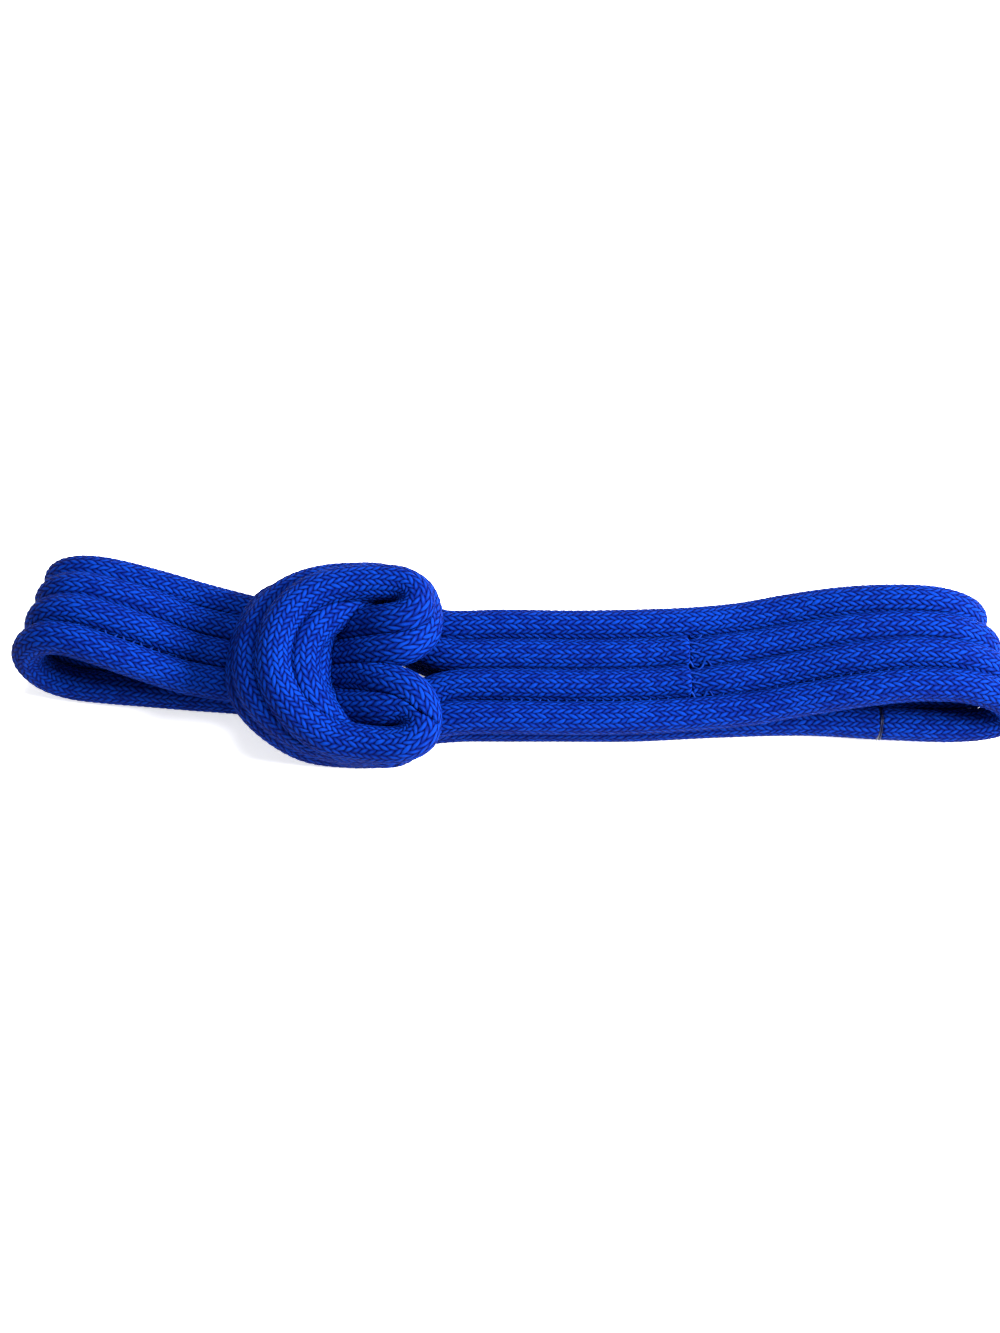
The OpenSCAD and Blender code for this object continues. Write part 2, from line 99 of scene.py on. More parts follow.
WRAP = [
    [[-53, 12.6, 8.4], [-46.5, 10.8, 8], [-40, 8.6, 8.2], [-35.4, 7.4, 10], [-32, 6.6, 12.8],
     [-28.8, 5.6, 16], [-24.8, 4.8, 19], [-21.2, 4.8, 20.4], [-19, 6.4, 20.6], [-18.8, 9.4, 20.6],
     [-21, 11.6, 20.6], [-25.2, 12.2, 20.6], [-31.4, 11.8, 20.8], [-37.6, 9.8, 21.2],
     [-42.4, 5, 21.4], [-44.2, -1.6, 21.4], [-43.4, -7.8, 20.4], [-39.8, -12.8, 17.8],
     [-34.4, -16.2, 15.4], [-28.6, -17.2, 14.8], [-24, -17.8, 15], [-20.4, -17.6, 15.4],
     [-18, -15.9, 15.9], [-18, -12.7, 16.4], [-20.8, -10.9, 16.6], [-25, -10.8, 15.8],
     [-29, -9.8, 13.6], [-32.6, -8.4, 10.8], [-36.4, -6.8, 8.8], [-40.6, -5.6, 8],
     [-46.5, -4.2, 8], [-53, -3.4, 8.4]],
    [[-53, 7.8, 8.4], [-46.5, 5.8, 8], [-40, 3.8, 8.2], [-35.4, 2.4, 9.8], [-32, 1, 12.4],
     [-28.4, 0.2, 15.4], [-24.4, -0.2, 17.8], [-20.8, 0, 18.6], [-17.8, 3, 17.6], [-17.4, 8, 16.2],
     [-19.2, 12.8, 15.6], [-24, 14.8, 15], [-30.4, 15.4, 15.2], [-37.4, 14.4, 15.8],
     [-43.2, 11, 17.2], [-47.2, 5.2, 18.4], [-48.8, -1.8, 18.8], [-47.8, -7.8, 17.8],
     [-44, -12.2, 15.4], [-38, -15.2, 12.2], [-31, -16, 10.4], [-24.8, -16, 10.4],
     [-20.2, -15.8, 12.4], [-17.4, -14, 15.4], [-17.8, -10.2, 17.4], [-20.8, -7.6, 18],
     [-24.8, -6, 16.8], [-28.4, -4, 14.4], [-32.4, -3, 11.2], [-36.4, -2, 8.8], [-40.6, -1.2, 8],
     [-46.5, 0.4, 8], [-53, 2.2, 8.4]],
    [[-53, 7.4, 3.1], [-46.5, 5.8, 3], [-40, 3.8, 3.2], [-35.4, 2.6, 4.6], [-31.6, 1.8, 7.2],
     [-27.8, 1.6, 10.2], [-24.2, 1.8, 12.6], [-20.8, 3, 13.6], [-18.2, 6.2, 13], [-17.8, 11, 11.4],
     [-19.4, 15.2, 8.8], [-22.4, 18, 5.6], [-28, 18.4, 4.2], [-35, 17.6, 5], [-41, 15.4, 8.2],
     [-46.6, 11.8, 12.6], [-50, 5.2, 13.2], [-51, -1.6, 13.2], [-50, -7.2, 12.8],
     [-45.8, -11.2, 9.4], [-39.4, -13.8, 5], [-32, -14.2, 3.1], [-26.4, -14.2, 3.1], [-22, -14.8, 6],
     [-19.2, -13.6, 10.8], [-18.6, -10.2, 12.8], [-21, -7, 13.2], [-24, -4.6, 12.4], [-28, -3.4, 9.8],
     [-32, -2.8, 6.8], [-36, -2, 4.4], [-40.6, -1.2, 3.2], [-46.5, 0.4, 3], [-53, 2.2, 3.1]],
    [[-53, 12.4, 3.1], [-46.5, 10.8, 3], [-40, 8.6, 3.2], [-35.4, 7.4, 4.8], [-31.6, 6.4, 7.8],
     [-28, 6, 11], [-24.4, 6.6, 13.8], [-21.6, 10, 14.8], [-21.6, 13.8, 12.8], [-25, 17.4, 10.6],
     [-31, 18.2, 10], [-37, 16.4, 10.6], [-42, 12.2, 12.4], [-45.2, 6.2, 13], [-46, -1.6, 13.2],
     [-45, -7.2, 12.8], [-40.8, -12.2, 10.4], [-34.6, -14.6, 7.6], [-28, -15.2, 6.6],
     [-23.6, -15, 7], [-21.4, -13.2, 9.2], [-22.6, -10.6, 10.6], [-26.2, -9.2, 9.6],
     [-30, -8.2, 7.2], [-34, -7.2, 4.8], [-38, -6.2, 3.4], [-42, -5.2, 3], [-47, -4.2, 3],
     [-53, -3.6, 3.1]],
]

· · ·

What the task requires:
Every line above should be printed again exactly as it stands.

Written answer:
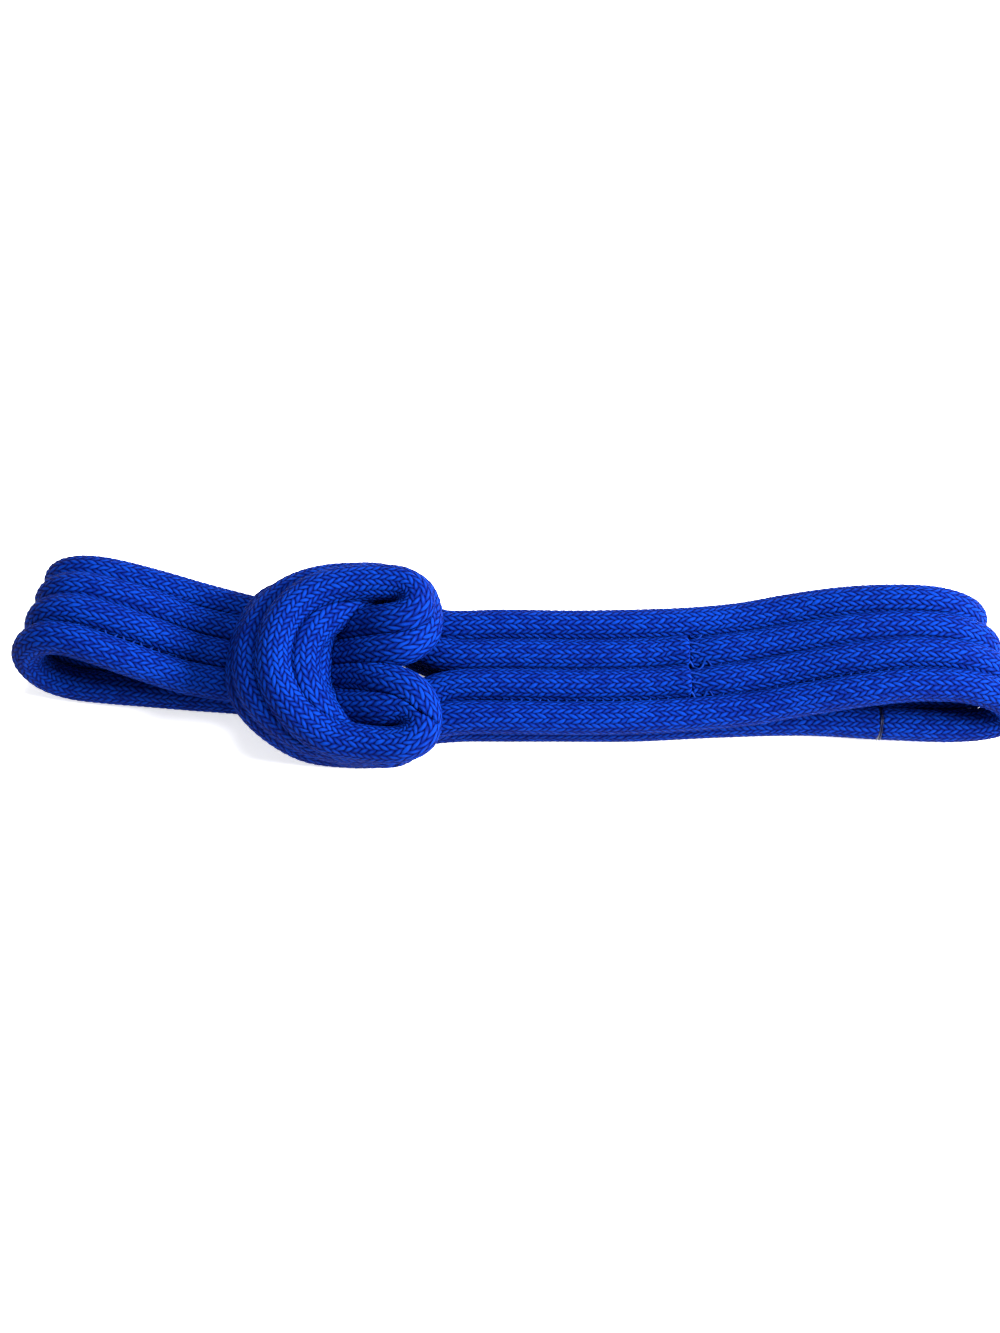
The OpenSCAD and Blender code for this object continues. Write part 2, from line 99 of scene.py on. More parts follow.
WRAP = [
    [[-53, 12.6, 8.4], [-46.5, 10.8, 8], [-40, 8.6, 8.2], [-35.4, 7.4, 10], [-32, 6.6, 12.8],
     [-28.8, 5.6, 16], [-24.8, 4.8, 19], [-21.2, 4.8, 20.4], [-19, 6.4, 20.6], [-18.8, 9.4, 20.6],
     [-21, 11.6, 20.6], [-25.2, 12.2, 20.6], [-31.4, 11.8, 20.8], [-37.6, 9.8, 21.2],
     [-42.4, 5, 21.4], [-44.2, -1.6, 21.4], [-43.4, -7.8, 20.4], [-39.8, -12.8, 17.8],
     [-34.4, -16.2, 15.4], [-28.6, -17.2, 14.8], [-24, -17.8, 15], [-20.4, -17.6, 15.4],
     [-18, -15.9, 15.9], [-18, -12.7, 16.4], [-20.8, -10.9, 16.6], [-25, -10.8, 15.8],
     [-29, -9.8, 13.6], [-32.6, -8.4, 10.8], [-36.4, -6.8, 8.8], [-40.6, -5.6, 8],
     [-46.5, -4.2, 8], [-53, -3.4, 8.4]],
    [[-53, 7.8, 8.4], [-46.5, 5.8, 8], [-40, 3.8, 8.2], [-35.4, 2.4, 9.8], [-32, 1, 12.4],
     [-28.4, 0.2, 15.4], [-24.4, -0.2, 17.8], [-20.8, 0, 18.6], [-17.8, 3, 17.6], [-17.4, 8, 16.2],
     [-19.2, 12.8, 15.6], [-24, 14.8, 15], [-30.4, 15.4, 15.2], [-37.4, 14.4, 15.8],
     [-43.2, 11, 17.2], [-47.2, 5.2, 18.4], [-48.8, -1.8, 18.8], [-47.8, -7.8, 17.8],
     [-44, -12.2, 15.4], [-38, -15.2, 12.2], [-31, -16, 10.4], [-24.8, -16, 10.4],
     [-20.2, -15.8, 12.4], [-17.4, -14, 15.4], [-17.8, -10.2, 17.4], [-20.8, -7.6, 18],
     [-24.8, -6, 16.8], [-28.4, -4, 14.4], [-32.4, -3, 11.2], [-36.4, -2, 8.8], [-40.6, -1.2, 8],
     [-46.5, 0.4, 8], [-53, 2.2, 8.4]],
    [[-53, 7.4, 3.1], [-46.5, 5.8, 3], [-40, 3.8, 3.2], [-35.4, 2.6, 4.6], [-31.6, 1.8, 7.2],
     [-27.8, 1.6, 10.2], [-24.2, 1.8, 12.6], [-20.8, 3, 13.6], [-18.2, 6.2, 13], [-17.8, 11, 11.4],
     [-19.4, 15.2, 8.8], [-22.4, 18, 5.6], [-28, 18.4, 4.2], [-35, 17.6, 5], [-41, 15.4, 8.2],
     [-46.6, 11.8, 12.6], [-50, 5.2, 13.2], [-51, -1.6, 13.2], [-50, -7.2, 12.8],
     [-45.8, -11.2, 9.4], [-39.4, -13.8, 5], [-32, -14.2, 3.1], [-26.4, -14.2, 3.1], [-22, -14.8, 6],
     [-19.2, -13.6, 10.8], [-18.6, -10.2, 12.8], [-21, -7, 13.2], [-24, -4.6, 12.4], [-28, -3.4, 9.8],
     [-32, -2.8, 6.8], [-36, -2, 4.4], [-40.6, -1.2, 3.2], [-46.5, 0.4, 3], [-53, 2.2, 3.1]],
    [[-53, 12.4, 3.1], [-46.5, 10.8, 3], [-40, 8.6, 3.2], [-35.4, 7.4, 4.8], [-31.6, 6.4, 7.8],
     [-28, 6, 11], [-24.4, 6.6, 13.8], [-21.6, 10, 14.8], [-21.6, 13.8, 12.8], [-25, 17.4, 10.6],
     [-31, 18.2, 10], [-37, 16.4, 10.6], [-42, 12.2, 12.4], [-45.2, 6.2, 13], [-46, -1.6, 13.2],
     [-45, -7.2, 12.8], [-40.8, -12.2, 10.4], [-34.6, -14.6, 7.6], [-28, -15.2, 6.6],
     [-23.6, -15, 7], [-21.4, -13.2, 9.2], [-22.6, -10.6, 10.6], [-26.2, -9.2, 9.6],
     [-30, -8.2, 7.2], [-34, -7.2, 4.8], [-38, -6.2, 3.4], [-42, -5.2, 3], [-47, -4.2, 3],
     [-53, -3.6, 3.1]],
]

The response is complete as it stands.